Introducing Slow Plate in Alexandra

Communities of Practice

When people come together to achieve the same objectives, they form a group amongst themselves. Inside these groups we see interesting patterns emerging. These groups often are aimed at teaching people “how to do the job” and Communities of practice, and their features become visible when groups start managing themselves, their new members and their activities as a group with a singular objective. 

In this course, Nxazonke, we are proposing the development of CoP as a way to manage the entrepreneurs’ collective entry to the market, the building of their capacities, the development of their enterprises and products, and the way the enterprise is “networked” with the community.

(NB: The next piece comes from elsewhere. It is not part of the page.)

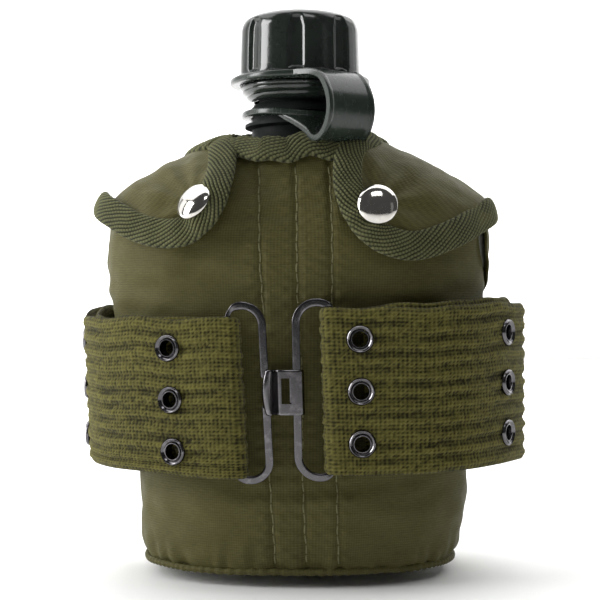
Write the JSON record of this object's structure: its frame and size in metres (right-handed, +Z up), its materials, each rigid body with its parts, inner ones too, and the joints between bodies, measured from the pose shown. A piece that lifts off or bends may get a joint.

We are thus proposing that groups, who all focus on creating a sustainable food market in local areas, could be the way in which we coordinate economic development. We are proposing that the structuring of such groups can best be done if we look at the following:

  1. The names, profile, nature, identity and activities of the group. We are asking that each group, entrepreneur or enterprise conceptualises and develops a name, profile, a narrative or story about themselves, and objects, like logo’s, banners, and a name so that they become visible and prevalent in the local area. The way we can develop these “boundary objects” are important and we need to capture the need for good food, economic growth and sustainability in these “boundary objects”. This is how the world will see this group, and the building of its identity is the first step in stating to build a sustainable enterprise and sustainable economy.

  2. The learning that takes place. Each group needs to focus on building capacity amongst its members and in the community where it exists. Each groups needs to start a learning journey and be prepared to teach others in this learning journey. In the Nxazonke course we will be teaching lots about CoP, sustainable enterprises, ho0w to design and develop them, and how to implement them. This needs to become a larger project in the community. Any new entrepreneur, or existing entrepreneur should be able to gain basic information from I a group or from others about what is needed to build a sustainable and circular enterprise in the local area.

  3. The networks and associations that people make. These networks and associations are the stuff that makes a community and society. We should be actively building networks amongst ourselves for economic development. In this course you will learn about techniques to actively build networks and relationships between your garden, enterprise or group and the community. These relationships and networks is the channels through which you will sell, build input systems, and develop your products.

  4. The Activities and Practices that take place: We all need to learn what to do to build a sustainable food system and a sustainable healthy community. These lessons need to be shared amongst us and we need to actively build ways in which people learn about these activities. We need to build ways in which we can show others how to build sustainable gardens, what recipes we can use to feed our children healthy meals, and how to build sustainable enterprises that circulates value in our communities. These Activities need to be shared through gardens, through demonstrating how enterprises work, and by building stories, knowledge and new practices that are beneficial to us as communities.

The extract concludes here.